Treat the business like any other job

Employees who make the leap to entrepreneur can fall into the trap of treating their business as a job they’ve created for themselves.

Treating your business as any other job — except you get to be the boss — undermines the enterprise.

“Rather than seeing the business as a separate entity from themselves that has revenue and expenses that include their salary, profit margins and income, they really see it as a situation where, ‘If I’m charging $1,000 then I get to keep $1,000 minus a few things,’ ” says Wendy Vinson, president of E-Myth Worldwide.

“And that really is very much a technician or employee point of view, but they’re trying to run a business that really has a whole other set of principles,” she says.

Being inspired by the work they love can push people to take the leap into their own business. But running that business requires a different set of skills from the work they began.

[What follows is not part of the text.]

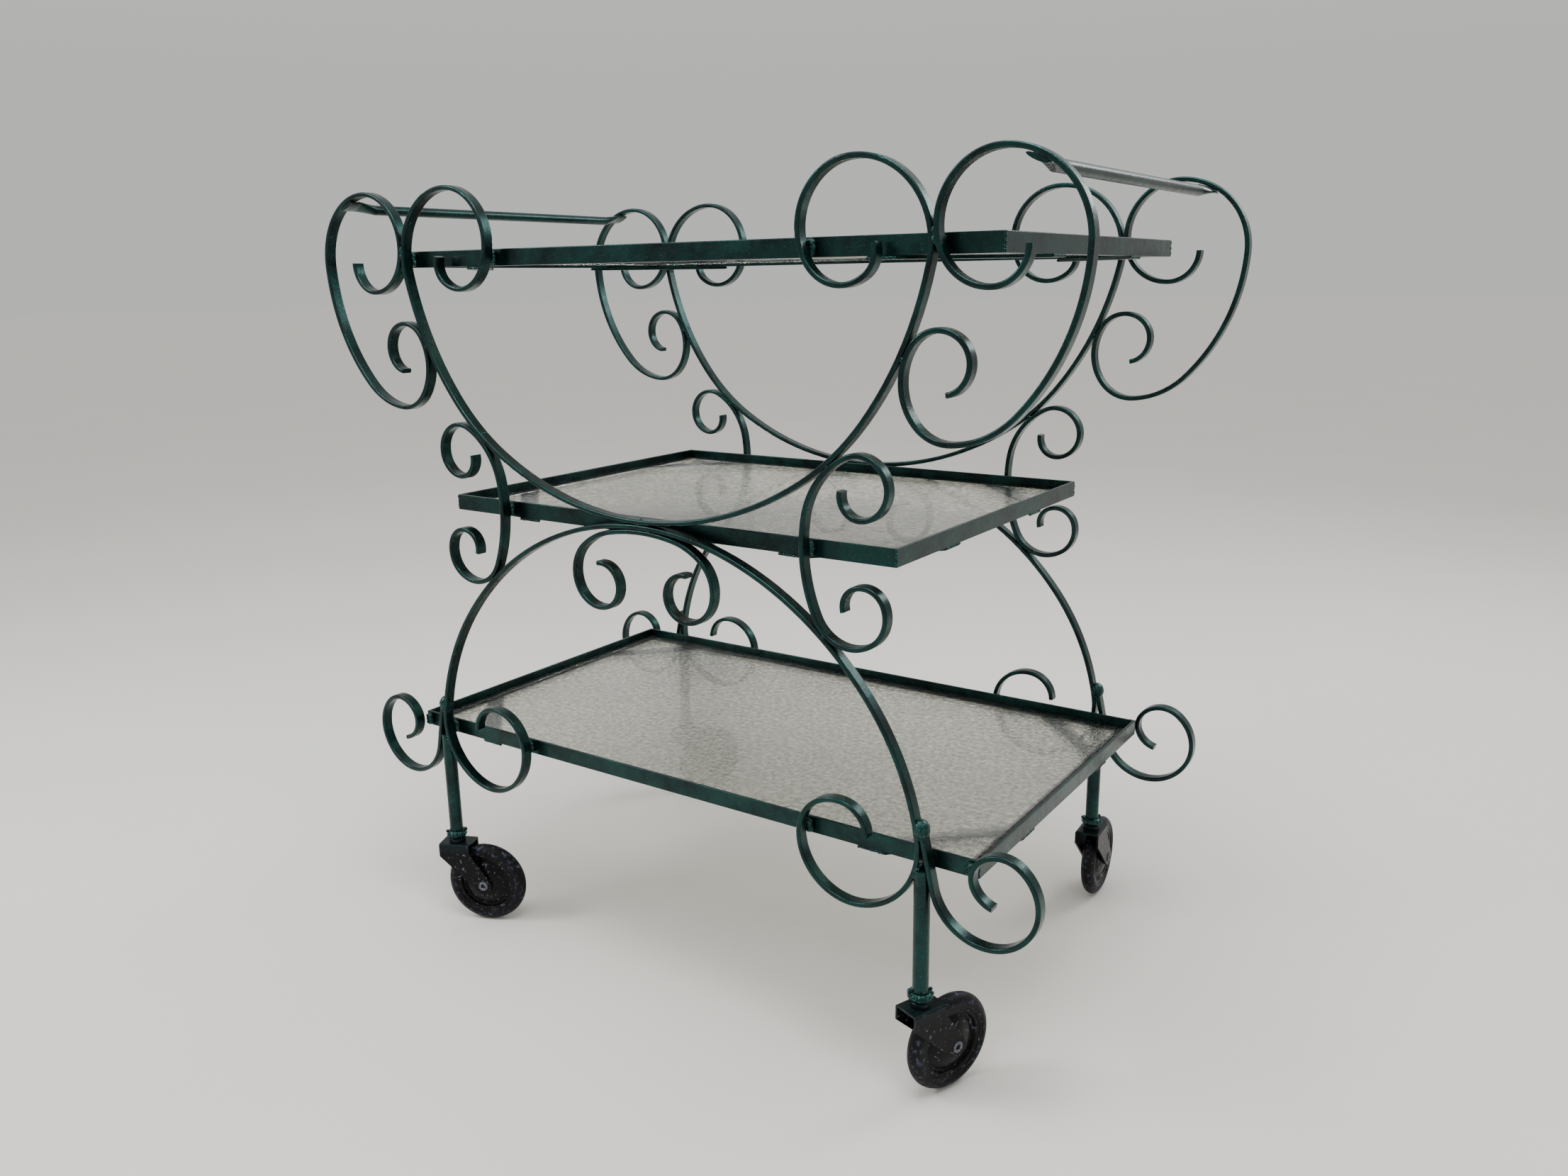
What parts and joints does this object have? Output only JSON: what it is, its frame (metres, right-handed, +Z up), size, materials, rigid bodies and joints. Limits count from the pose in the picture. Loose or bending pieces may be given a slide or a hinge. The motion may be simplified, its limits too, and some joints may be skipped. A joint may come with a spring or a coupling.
{
  "type": "bar cart on wheels",
  "caption": "Scrolled flat-bar serving cart with glass-paned angle-iron shelves, end handle rods and swivel casters on round legs.",
  "frame": {"origin": "on the floor, midway between the four legs", "axes": "+X along the cart towards the right-hand handle, +Y from the front side frame to the back one, +Z up"},
  "size_m": [0.908, 0.5536, 0.8601],
  "materials": {
    "green_enamel": "satin",
    "glass": "rippled",
    "tyre": "scuffed",
    "wheel_disc": "satin",
    "caster_steel": "satin",
    "worn_steel": "worn"
  },
  "bodies": {
    "frame": {"back_arch": "green_enamel", "back_bow": "green_enamel", "back_centre_scroll": "green_enamel", "back_handle_scroll_left": "green_enamel", "back_handle_scroll_right": "green_enamel", "back_leg_left": "green_enamel", "back_leg_right": "green_enamel", "back_outer_scroll_left": "green_enamel", "back_outer_scroll_right": "green_enamel", "back_side_scroll_left": "green_enamel", "back_side_scroll_right": "green_enamel", "front_arch": "green_enamel", "front_bow": "green_enamel", "front_centre_scroll": "green_enamel", "front_handle_scroll_left": "green_enamel", "front_handle_scroll_right": "green_enamel", "front_leg_left": "green_enamel", "front_leg_right": "green_enamel", "front_outer_scroll_left": "green_enamel", "front_outer_scroll_right": "green_enamel", "front_side_scroll_left": "green_enamel", "front_side_scroll_right": "green_enamel", "handle_rod_left": "green_enamel", "handle_rod_right": "green_enamel", "leg_weld_rings": "green_enamel", "lower_braces": "green_enamel", "lower_glass": "glass", "lower_spacers": "green_enamel", "lower_tray": "green_enamel", "middle_braces": "green_enamel", "middle_glass": "glass", "middle_spacers": "green_enamel", "middle_tray": "green_enamel", "top_braces": "green_enamel", "top_glass": "glass", "top_spacers": "green_enamel", "top_tray": "green_enamel"},
    "front_left_fork": {"front_left_caster_fork": "caster_steel", "front_left_caster_swivel_pin": "caster_steel", "front_left_caster_axle": "worn_steel"},
    "front_left_wheel": {"front_left_caster_hub": "wheel_disc", "front_left_caster_tyre": "tyre"},
    "front_right_fork": {"front_right_caster_fork": "caster_steel", "front_right_caster_swivel_pin": "caster_steel", "front_right_caster_axle": "worn_steel"},
    "front_right_wheel": {"front_right_caster_hub": "wheel_disc", "front_right_caster_tyre": "tyre"},
    "back_left_fork": {"back_left_caster_fork": "caster_steel", "back_left_caster_swivel_pin": "caster_steel", "back_left_caster_axle": "worn_steel"},
    "back_left_wheel": {"back_left_caster_hub": "wheel_disc", "back_left_caster_tyre": "tyre"},
    "back_right_fork": {"back_right_caster_fork": "caster_steel", "back_right_caster_swivel_pin": "caster_steel", "back_right_caster_axle": "worn_steel"},
    "back_right_wheel": {"back_right_caster_hub": "wheel_disc", "back_right_caster_tyre": "tyre"}
  },
  "joints": [
    {"name": "front_left_swivel", "type": "hinge", "parent": "frame", "child": "front_left_fork", "pos_m": [-0.3185, -0.22365, 0.105], "axis": [0, 0, 1], "continuous": true},
    {"name": "front_left_roll", "type": "hinge", "parent": "front_left_fork", "child": "front_left_wheel", "pos_m": [-0.28607, -0.20921, 0.049], "axis": [-0.4067, 0.9135, 0], "continuous": true},
    {"name": "front_right_swivel", "type": "hinge", "parent": "frame", "child": "front_right_fork", "pos_m": [0.3185, -0.22365, 0.105], "axis": [0, 0, 1], "continuous": true},
    {"name": "front_right_roll", "type": "hinge", "parent": "front_right_fork", "child": "front_right_wheel", "pos_m": [0.33122, -0.19051, 0.049], "axis": [-0.9336, 0.3584, 0], "continuous": true},
    {"name": "back_left_swivel", "type": "hinge", "parent": "frame", "child": "back_left_fork", "pos_m": [-0.3185, 0.22365, 0.105], "axis": [0, 0, 1], "continuous": true},
    {"name": "back_left_roll", "type": "hinge", "parent": "back_left_fork", "child": "back_left_wheel", "pos_m": [-0.29969, 0.25376, 0.049], "axis": [-0.848, 0.5299, 0], "continuous": true},
    {"name": "back_right_swivel", "type": "hinge", "parent": "frame", "child": "back_right_fork", "pos_m": [0.3185, 0.22365, 0.105], "axis": [0, 0, 1], "continuous": true},
    {"name": "back_right_roll", "type": "hinge", "parent": "back_right_fork", "child": "back_right_wheel", "pos_m": [0.31602, 0.25906, 0.049], "axis": [-0.9976, -0.0698, 0], "continuous": true}
  ]
}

Sticking to the same mind set that makes a successful employee will not make a successful business owner.

Luckily, the set of skills it takes to run a successful business can be learned in classes, from books and from counselors at small-business resources such as SCORE, a Washington, D.C.-based consulting service to small-business owners and entrepreneurs.

Dreaming big comes naturally to most entrepreneurs, but business acumen is something that has to be honed and practiced.

When small-business owners don’t understand what they’re doing, why they’re doing it and how they differentiate their businesses from everyone else, it can be difficult to keep the business going when times get tough.

When things are going well, it can be too easy to lose sight of what is working if the person in charge doesn’t understand what’s driving his or her success.

Whether it’s great service, reliability or a unique product that works, knowing the business backward and forward will help owners grow and sustain the business in good times and bad.